[OT] Which IDE / Editor do you use?

H. S. Teoh hsteoh at quickfur.ath.cx
Fri Sep 20 12:24:16 PDT 2013


On Thu, Sep 19, 2013 at 09:43:33PM -0400, Nick Sabalausky wrote:
> On Thu, 19 Sep 2013 16:49:34 +0200
> "Adam D. Ruppe" <destructionator at gmail.com> wrote:
> 
> > On Wednesday, 18 September 2013 at 20:33:10 UTC, H. S. Teoh wrote:
> > > Plus, they don't include quite enough Unicode glyphs for my 
> > > needs (actually, do they even support unicode at all?!).
> > 
> > not really, I don't think so anyway. They (at least on my box) 
> > have some iso 8859-1 characters, but not beyond that.
> > 
> 
> I've always felt text rendering engines should be able to
> automatically fallback to another font for any characters that aren't
> in the selected font. (Ideally with a user-configurable chain of
> fallbacks, similar to CSS, but selected on a per-character basis.)
> Because showing the right character in a mismatched font has *got* to
> be better than not showing the character at all and a generic "missing
> font" glyph.

Opera actually does this. But sometimes it can backfire, like the time
when my default font didn't contain the glyph for the µ symbol, and
opera used a 5-pixel-wide substitute scaled up to 18 pixels with
horrible, horrible antialiasing artifacts that made it nigh unreadable.

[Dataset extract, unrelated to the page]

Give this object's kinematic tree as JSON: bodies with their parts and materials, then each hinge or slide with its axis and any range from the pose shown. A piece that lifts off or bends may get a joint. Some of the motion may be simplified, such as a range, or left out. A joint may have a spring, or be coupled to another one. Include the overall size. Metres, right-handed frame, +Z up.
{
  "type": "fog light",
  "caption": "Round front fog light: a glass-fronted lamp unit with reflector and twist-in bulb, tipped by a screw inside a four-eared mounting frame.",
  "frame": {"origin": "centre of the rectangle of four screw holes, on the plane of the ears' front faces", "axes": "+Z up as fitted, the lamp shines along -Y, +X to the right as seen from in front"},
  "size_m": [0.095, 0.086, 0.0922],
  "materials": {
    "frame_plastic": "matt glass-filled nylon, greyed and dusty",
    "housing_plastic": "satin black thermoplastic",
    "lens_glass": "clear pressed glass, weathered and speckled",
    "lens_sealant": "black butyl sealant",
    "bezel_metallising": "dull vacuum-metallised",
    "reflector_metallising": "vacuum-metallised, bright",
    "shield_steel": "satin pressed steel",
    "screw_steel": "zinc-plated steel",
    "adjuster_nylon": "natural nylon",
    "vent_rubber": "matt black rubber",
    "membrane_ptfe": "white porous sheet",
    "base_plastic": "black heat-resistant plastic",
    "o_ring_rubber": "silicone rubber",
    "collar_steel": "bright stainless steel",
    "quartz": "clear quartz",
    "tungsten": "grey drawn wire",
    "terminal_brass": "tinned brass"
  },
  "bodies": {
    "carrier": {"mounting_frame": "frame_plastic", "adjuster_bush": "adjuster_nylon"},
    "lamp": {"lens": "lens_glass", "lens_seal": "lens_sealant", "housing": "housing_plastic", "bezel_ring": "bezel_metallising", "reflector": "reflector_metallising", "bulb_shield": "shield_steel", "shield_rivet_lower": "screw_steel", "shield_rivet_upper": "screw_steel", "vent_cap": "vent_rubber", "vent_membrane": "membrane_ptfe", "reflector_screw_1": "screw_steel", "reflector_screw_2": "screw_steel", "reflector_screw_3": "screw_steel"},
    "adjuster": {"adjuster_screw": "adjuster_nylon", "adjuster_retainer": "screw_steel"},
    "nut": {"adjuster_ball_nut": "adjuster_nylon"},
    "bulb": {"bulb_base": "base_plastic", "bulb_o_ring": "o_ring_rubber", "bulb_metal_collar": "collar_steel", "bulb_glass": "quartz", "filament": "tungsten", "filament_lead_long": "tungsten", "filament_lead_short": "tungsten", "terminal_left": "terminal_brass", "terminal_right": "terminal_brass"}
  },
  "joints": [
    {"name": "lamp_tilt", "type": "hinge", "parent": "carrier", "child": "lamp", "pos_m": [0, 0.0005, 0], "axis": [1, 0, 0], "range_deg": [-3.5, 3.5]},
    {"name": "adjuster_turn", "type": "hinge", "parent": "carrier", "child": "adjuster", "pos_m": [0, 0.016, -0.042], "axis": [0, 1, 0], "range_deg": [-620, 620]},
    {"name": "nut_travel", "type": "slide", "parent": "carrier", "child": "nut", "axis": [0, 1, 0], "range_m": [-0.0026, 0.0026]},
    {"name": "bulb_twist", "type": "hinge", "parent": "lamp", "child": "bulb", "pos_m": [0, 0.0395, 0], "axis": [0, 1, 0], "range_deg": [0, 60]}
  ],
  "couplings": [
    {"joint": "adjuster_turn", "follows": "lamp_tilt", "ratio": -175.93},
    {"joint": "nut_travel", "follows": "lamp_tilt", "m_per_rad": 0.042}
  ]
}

But then again, Opera didn't exactly provide a way to specify the order
of font resolution either, so that didn't help. I agree that *sane*
fallback fonts (with configurable fallback order!) would be much better
than just a black blob of ink (or pixels).


[...]
> > BTW I'm pretty sure Unicode has a few user defined sections that
> > would be ideal for this. You set a bitmap for your user defined
> > characters and then send them right out.
> 
> Unicode even has (experimental, last I checked) pages defined for a
> variety of common (and not-so-common) non-text symbols. The four
> playing card suits, methods of transportation, etc.

That's no longer experimental. Even within the BMP alone (U+0 ..
U+FFFF), there are entire codepages dedicated to symbols, dingbats,
etc.. Any modern Unicode font should have most of these symbols by
default (though unlikely *all* -- there are *that* many of them!).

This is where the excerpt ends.